I'm pulled from my thoughts as voices come from the front room. My roommates have returned.
CHAPTER 2
Erin
The timbre of at least three deep voices runs over my skin and freezes me in my tracks. I’m hearing things, hallucinating. My therapist said it was possible after—I shake my head and steady my breathing as I strain to hear the voices.
It hits me hard as soon as I pick up on Matt’s low voice joining with Blake’s. I swallow. I’m not hearing things. They are my childhood best friends. In my freaking dorm room. What are the chances? Why would they put an omega with a bunch of alphas? It doesn’t make sense.

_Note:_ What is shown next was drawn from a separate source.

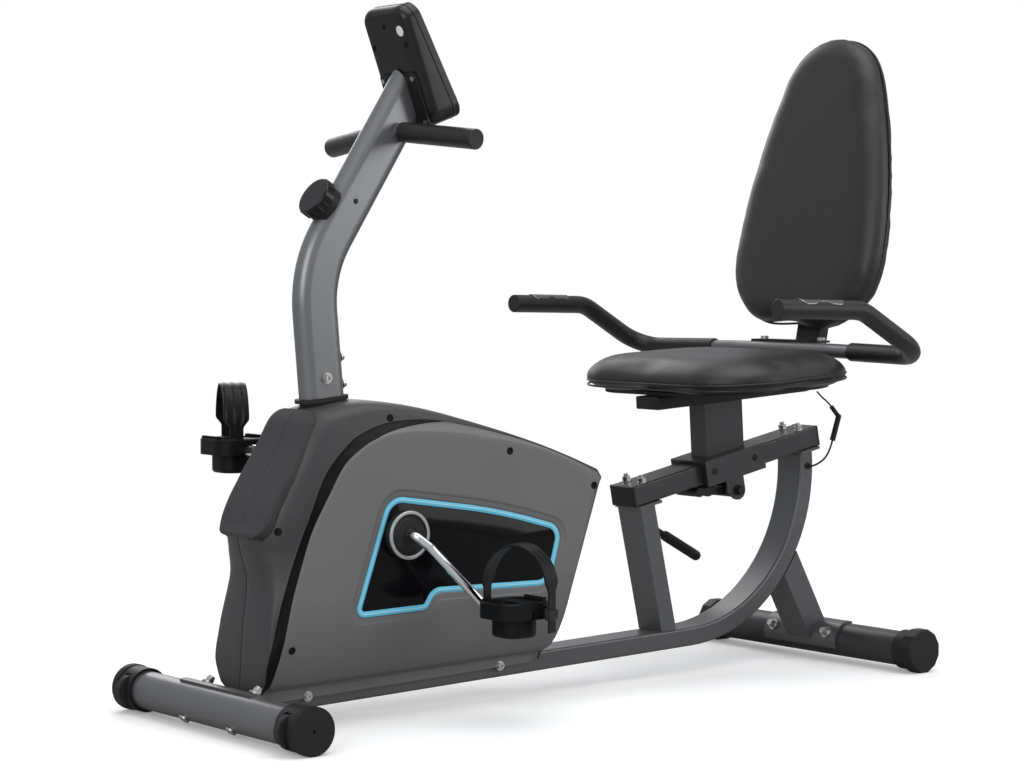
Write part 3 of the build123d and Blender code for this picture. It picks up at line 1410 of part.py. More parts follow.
def lock_lever():
    """Lock shaft with its brake arm under the rail, and a bent rod to the rider's right hand."""
    x, z = lock_point.X, lock_point.Z
    out = lug_y + lug_t
    shaft = rod_y(x, z, shaft_r, -out - 9, out + 8)
    shaft += rod_y(x, z, shaft_r + 3.5, out + 1, out + 8)
    shaft += rod_y(x, z, 9.5, -out - 2.5, -out - 0.3)
    seat = Plane(origin=(x, -out - 2.5, z), z_dir=(0, -1, 0))
    shaft += extrude(seat * RegularPolygon(6.5, 6, major_radius=False), amount=7)
    brake_end = on_rail(lug_along - 76, 0, -rail_h - 12)
    arm = rod_y(x, z, 13, -lug_y + 2, lug_y - 2) + rod_y(brake_end.X, brake_end.Z, 8, -lug_y + 8, lug_y - 8)
    reach = Vector(brake_end.X - x, brake_end.Z - z)
    normal = Vector(-reach.Y, reach.X).normalized() * 7
    here, there = Vector(x, z), Vector(brake_end.X, brake_end.Z)
    bar = polygon([here + normal, here - normal, there - normal * 0.9, there + normal * 0.9])
    arm += side_prism(bar, -lug_y + 10, lug_y - 10)
    return shaft + arm + swept_round(lever_points(), lever_radii, lever_r)


def lever_points():
    """Centre line of the lever's rod, from the lug to the end of its grip."""
    x, z = lock_point.X, lock_point.Z
    out = lug_y + lug_t + 4
    return [(x, out, z), (x, 92, z), (x - 30, lever_y, z - 8), (x - 28, lever_y, z - 74), (x + 95, lever_y, z - 141)]


def seat_plane(along, up):
    """A point in the seat's own side axes, from the middle of the cushion's underside."""
    lean = radians(seat_tilt)
    return Vector(seat_x + along * cos(lean) - up * sin(lean), 0, seat_z + along * sin(lean) + up * cos(lean))


def in_seat(shape):
    """Place a shape drawn level, with its zero at the middle of the cushion's underside."""
    return Pos(seat_x, 0, seat_z) * Rot(0, -seat_tilt, 0) * shape


def seat_frame():
    """Flat tube under the seat that turns up behind the backrest, with the handlebar's shelf."""
    mid = -board_t - frame_t / 2
    start = seat_plane(-frame_front, mid)
    lean = radians(back_lean)
    back_dir = Vector(sin(lean), 0, cos(lean))
    corner = seat_plane((back_post_x - seat_x) / cos(radians(seat_tilt)), mid)
    top = corner + back_dir * ((back_post_top - corner.Z) / back_dir.Z)
    turn = radians(90 - back_lean - seat_tilt)
    radius = 34.0
    reach = radius * tan(turn / 2)
    level = (corner - start).normalized()
    bend_in, bend_out = corner - level * reach, corner + back_dir * reach
    path = Line(start, bend_in) + TangentArc(bend_in, bend_out, tangent=level) + Line(bend_out, top)
    section = tube_section(flat_w, frame_t, tube_wall, 3.0)
    frame = swept_flat(path, section, (0, 1, 0))
    shelf_top = cross_z - bar_r
    shelf = box(cross_x - shelf_front, cross_x + shelf_back, -clamp_w / 2, clamp_w / 2, shelf_top - clamp_t, shelf_top)
    foot_x = cross_x + shelf_front
    far_x = cross_x + shelf_back - shelf_front
    foot_z = seat_under(foot_x) - board_t - 1.5
    cheek = polygon([(foot_x, foot_z), (far_x, foot_z), (far_x, shelf_top - 1), (foot_x, shelf_top - 1)])
    frame += shelf + side_prism(cheek, -flat_w / 2, -flat_w / 2 + clamp_t) + side_prism(cheek, flat_w / 2 - clamp_t, flat_w / 2)
    for y in (-clamp_y, clamp_y):
        frame -= Pos(clamp_bolt_x, y, shelf_top - 2) * Cylinder(bolt_r, 20)
    return frame


def handle_clamp():
    """Clamp plate over the seat handlebar with its two bolts."""
    low, high = cross_z + bar_r, cross_z + bar_r + clamp_t
    plate = box(cross_x - shelf_front, cross_x + shelf_back, -clamp_w / 2, clamp_w / 2, low, high)
    for y in (-clamp_y, clamp_y):
        plate -= Pos(clamp_bolt_x, y, low) * Cylinder(bolt_r, 20)
    return plate


def handle_bolts():
    """Screws of the clamp plate, with nuts below the shelf."""
    solids = []
    shelf_low = cross_z - bar_r - clamp_t
    top = cross_z + bar_r + clamp_t
    for y in (-clamp_y, clamp_y):
        shank = Pos(clamp_bolt_x, y, (shelf_low + top) / 2) * Cylinder(bolt_r, top - shelf_low + 6)
        head = Pos(clamp_bolt_x, y, top) * Cylinder(7, 5, align=(Align.CENTER, Align.CENTER, Align.MIN))
        nut = Pos(clamp_bolt_x, y, shelf_low) * extrude(RegularPolygon(6.5, 6, major_radius=False), amount=-6)
        solids += (shank + head + nut).solids()
    return Compound(children=solids)


def seat_cushion():
    """Plain crowned pad of the seat."""
    steps = 6
    rings = [(seat_foot, 0), (0, seat_foot)]
    for step in range(steps + 1):
        turn = radians(90 * step / steps)
        rings.append((seat_dome * (1 - cos(turn)), seat_side + (seat_t - seat_side) * sin(turn)))
    faces = [Pos(0, 0, up) * RectangleRounded(seat_len - 2 * back, seat_w - 2 * back, seat_corner - back)
             for back, up in rings]
    return in_seat(loft(faces, ruled=True))


def seat_board():
    """Board under the cushion, on the seat frame."""
    face = RectangleRounded(seat_len - 2 * board_in, seat_w - 2 * board_in, seat_corner - board_in)
    return in_seat(Pos(0, 0, -board_t) * extrude(face, amount=board_t))


back_front_dir = Vector(-cos(radians(back_lean)), 0, sin(radians(back_lean)))
back_up_dir = Vector(sin(radians(back_lean)), 0, cos(radians(back_lean)))


def back_plane():
    """The board's rear face: X across, Y up the backrest, Z towards the rider."""
    corner = seat_plane((back_post_x - seat_x) / cos(radians(seat_tilt)), -board_t - frame_t / 2)
    foot = corner + back_up_dir * ((back_bottom_z - corner.Z) / back_up_dir.Z)
    return Plane(origin=foot + back_front_dir * (frame_t / 2), x_dir=(0, -1, 0), z_dir=back_front_dir)


def back_outline(shrink):
    """Tapered outline, wide below and narrow at the top."""
    wide, top, height = back_wide - shrink, back_top_half - shrink, back_len - shrink
    right = [(0, shrink), (wide * 0.55, shrink + 4), (wide * 0.93, 62), (wide, 140), (wide * 0.94, 250),
             (wide * 0.72, 400), (top, height - 30), (0, height)]
    left = [(-x, y) for x, y in reversed(right[1:-1])]
    return make_face(Spline(*[Vector(*p) for p in right + left], periodic=True))


def backrest_board():
    """Board behind the backrest pad."""
    return extrude(back_plane() * back_outline(24), amount=board_t)


def backrest_pad():
    """Plain backrest pad."""
    plane = back_plane()
    pad = Pos(0, 0, board_t) * extrude(back_outline(0), amount=back_t)
    pad = fillet(pad.faces().sort_by(Axis.Z)[-1].edges(), 14.0)
    return plane * pad


def handle_points():
    """Centre line of the seat handlebar, from the left grip to the right one."""
    half = [(arm_front_x, arm_y, arm_front_z), (arm_bend_x, arm_y + bend_out, arm_front_z - 4),
            (arm_low_x, arm_y + low_out, arm_low_z), (cross_x, cross_y, cross_z)]
    left = [(x, -y, z) for x, y, z in half]
    return left + half[::-1]


def seat_handlebar():
    return swept_round(handle_points(), handle_radii, bar_r, bar_wall)


def seat_grips():
    """Long foam sleeves of the seat handlebar, closed by end caps."""
    points = handle_points()
    path = FilletPolyline(*points, radius=handle_radii)
    stop = path.length / 2 - rear_grip_in
    grip = sleeve_on(points, handle_radii, 0, stop, bar_r, grip_r)
    return both_sides(grip + end_cap(points, grip_cap_t, grip_r))


# ---------------------------------------------------------------- pulse sensor lead
def cable_grommet():
    """Rubber grommet in the riser's left side, where the lead comes out."""
    ring = rod_y(grommet_x, grommet_z, grommet_r, -flat_w / 2 - grommet_t, -flat_w / 2)
    ring = fillet(ring.edges().sort_by(Axis.Y)[:1], grommet_t / 3)
    return ring - rod_y(grommet_x, grommet_z, lead_r, -flat_w, 0)


def pulse_plug():
    """In-line plug with its elbow."""
    body = rod(plug_low, plug_high, plug_r)
    elbow = Pos(plug_high.X, plug_high.Y, plug_high.Z) * Sphere(plug_r)
    tail = rod(plug_high, plug_exit, plug_r - 1)
    return body + elbow + tail


plug_dir = (plug_high - plug_low).normalized()
tail_dir = (plug_exit - plug_high).normalized()
lead_route = [(grommet_x, -flat_w / 2, grommet_z), (grommet_x, -flat_w / 2 - 13, grommet_z),
              (grommet_x + 11, -flat_w / 2 - 22, grommet_z + 8), (grommet_x + 26, plug_y - 3, grommet_z + 15),
              tuple(plug_low - plug_dir * 16), tuple(plug_low)]


def pulse_lead():
    """Lead from the grommet to the plug."""
    return cord_tube("pulse_lead", lead_route, lead_r)


def pulse_wire():
    """Thin wire from the plug to the underside of the seat frame."""
    points = [tuple(plug_exit), tuple(plug_exit + tail_dir * 12), (riser_side_x + 24, plug_y + 6, 470),
              (riser_side_x + 18, -34, wire_top)]
    return cord_tube("pulse_wire", points, wire_r)


# ---------------------------------------------------------------- the whole bike
def build():
    parts["main_frame_tube"] = main_frame_tube()
    parts["rail_leg"] = rail_leg()
    parts["rear_strut"] = rear_strut()
    parts["inner_frame"] = inner_frame()
    parts["seat_rail"] = seat_rail()
    parts["rail_end_caps"] = rail_end_caps()
    cap_face = front_half - cap_disc
    parts["front_stabiliser"] = stabiliser_tube(0, front_axis_z, cap_face, 50) - tube_notch()
    level_face = rear_half - level_disc
    parts["rear_stabiliser"] = stabiliser_tube(rear_axis_x, rear_axis_z, level_face, 156)
    parts["frame_bolts"] = joined(stabiliser_bolts(), rail_bolts())
    parts["front_end_caps"] = front_caps()
    parts["left_transport_wheel"] = transport_wheel()
    parts["right_transport_wheel"] = mirrored(transport_wheel())
    parts["left_levelling_cap"] = levelling_cap()
    parts["right_levelling_cap"] = mirrored(levelling_cap())
    parts["mast_tube"] = mast_tube()
    parts["mast_gasket"] = mast_gasket()
    parts["frame_screws"] = joined(mast_bolts(), shell_bolts(), console_screws())
    parts["front_handlebar"] = front_handlebar()
    parts["front_grips"] = front_grips()
    parts["tension_knob"] = tension_knob()
    parts["tension_base"] = tension_base()
    parts["left_shell"] = half_shell()
    parts["right_shell"] = mirrored(parts["left_shell"])
    parts["window_panels"] = both_sides(window_panel())
    parts["disc_covers"] = both_sides(disc_cover())
    parts["crank_bearings"] = crank_bearings()
    parts["crank_axle"] = crank_axle()
    parts["left_crank_arm"] = crank_arm(left_end, -1)
    parts["right_crank_arm"] = crank_arm(right_end, 1)
    parts["drive_pulley"] = drive_pulley()
    parts["drive_belt"] = drive_belt()
    parts["flywheel"] = flywheel()
    parts["flywheel_axle"] = flywheel_axle()
    parts["magnet_arm"] = magnet_arm()
    for name, end, side in (("left", left_end, -1), ("right", right_end, 1)):
        parts[name + "_pedal"] = pedal(end, side)
        parts[name + "_pedal_strap"] = pedal_strap(end, side)
    parts["console_rear_shell"] = console_rear_shell()
    parts["console_front_shell"] = console_front_shell()
    parts["display_lens"] = display_lens()
    parts["battery_door"] = door_solid(0.3)
    parts["console_bracket"] = console_bracket()
    parts["left_button"] = button(button_y)
    parts["right_button"] = button(-button_y)
    parts["seat_carriage"] = seat_carriage()
    parts["slide_pads"] = slide_pads()
    parts["lock_lever"] = lock_lever()
    parts["seat_frame"] = seat_frame()
    parts["handle_clamp"] = handle_clamp()
    parts["handle_bolts"] = handle_bolts()
    parts["pad_boards"] = joined(seat_board(), backrest_board())
    parts["seat_cushion"] = seat_cushion()
    parts["backrest_pad"] = backrest_pad()
    parts["seat_handlebar"] = seat_handlebar()
    parts["seat_grips"] = seat_grips()
    parts["cable_grommet"] = cable_grommet()
    parts["pulse_plug"] = pulse_plug()
    parts["pulse_lead"] = pulse_lead()
    parts["pulse_wire"] = pulse_wire()


build()
low_x = min(shape.bounding_box().min.X for shape in parts.values())
high_x = max(shape.bounding_box().max.X for shape in parts.values())
middle_x = (low_x + high_x) / 2
os.makedirs("parts", exist_ok=True)
for name, shape in parts.items():
    export_step(Pos(-middle_x, 0, 0) * shape, "parts/" + name + ".step")
print("nodes", len(parts), "middle_x", round(middle_x, 3))
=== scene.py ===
# %% [markdown]
# # A recumbent exercise bike, dressed for rendering
# The bike's frame, joints and moving parts come packed from the workshop's solid model. This lesson
# adds what a solid model leaves out: finishes, padded covers, moulded skins and small trim. It starts
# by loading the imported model, because every place below is read from it or written in the same axes.

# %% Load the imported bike
import math
import bmesh
import bpy
import numpy as np
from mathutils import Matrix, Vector


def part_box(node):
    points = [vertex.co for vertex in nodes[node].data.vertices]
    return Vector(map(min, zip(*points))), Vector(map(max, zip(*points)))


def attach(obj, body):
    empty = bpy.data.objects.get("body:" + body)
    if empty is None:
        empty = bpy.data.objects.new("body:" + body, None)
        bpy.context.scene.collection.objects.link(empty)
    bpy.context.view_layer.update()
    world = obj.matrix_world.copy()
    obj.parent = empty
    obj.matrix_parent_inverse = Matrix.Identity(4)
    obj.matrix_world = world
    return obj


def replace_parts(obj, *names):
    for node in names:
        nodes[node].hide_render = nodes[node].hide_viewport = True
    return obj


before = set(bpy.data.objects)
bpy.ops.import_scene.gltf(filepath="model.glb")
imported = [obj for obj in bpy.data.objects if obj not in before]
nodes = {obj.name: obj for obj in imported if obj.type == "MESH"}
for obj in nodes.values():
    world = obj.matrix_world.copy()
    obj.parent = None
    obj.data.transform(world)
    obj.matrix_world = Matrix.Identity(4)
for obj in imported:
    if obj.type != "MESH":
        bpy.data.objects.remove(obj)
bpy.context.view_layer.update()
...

Unless my aunt didn’t declare my designation.
Their laughter carries into the room I’m currently frozen like a statue in, and I glance around for someplace to hide as footsteps sound on the tiled flooring leading down the hallway. Straight toward me. It’s too late as Blake steps into the room, his eyes going wide as if I’m as unexpected in his space as he is in mine. His nostrils flare, probably trying to pick up my designation.
“Man, that chick was hot. Dibs for sure,” Matt’s baritone reaches us, and I flush.
There is obviously not a God because he wouldn’t be this cruel. Would he?
“Nah, too curvy, although she does seem like the easy pushover type I like best,” Cam says like he is contemplating going for me too.
Sounds of someone dropping into a creaking chair and the TV turning on drown out the rest of what he says. I swallow hard, my heart in my throat as tears try to form with the fresh hit of embarrassment his words brought.
“I, uh,” I stutter when Blake drags his eyes up my too-curvy body, apparently. I suck in a shaky breath. “Right–” I gesture between the bed I made and the door, but no words come out.
“What are you doing in my room?” He doesn’t sound angry or upset, only confused. And honestly, I can’t blame him; I’d be the same in his position.
I dangle my key ring with the dorm room key from my fingers. “This is my dorm. Why do you guys talk about girls like they are objects?”
He smiles, and a dimple appears on his left cheek, right in the place I remember. He used to use that to get what he wanted from me. The same feelings I used to have explode in my stomach, making me feel sick.
He lifts a dark eyebrow. “Aren’t you?”
Air catches in my lungs as his almost cruel words catch me off guard. My face heats, and my fingers itch to slap him.
“This is my room, and I don’t share…so–” His gaze flicks to the doorway, and he crosses to his bed.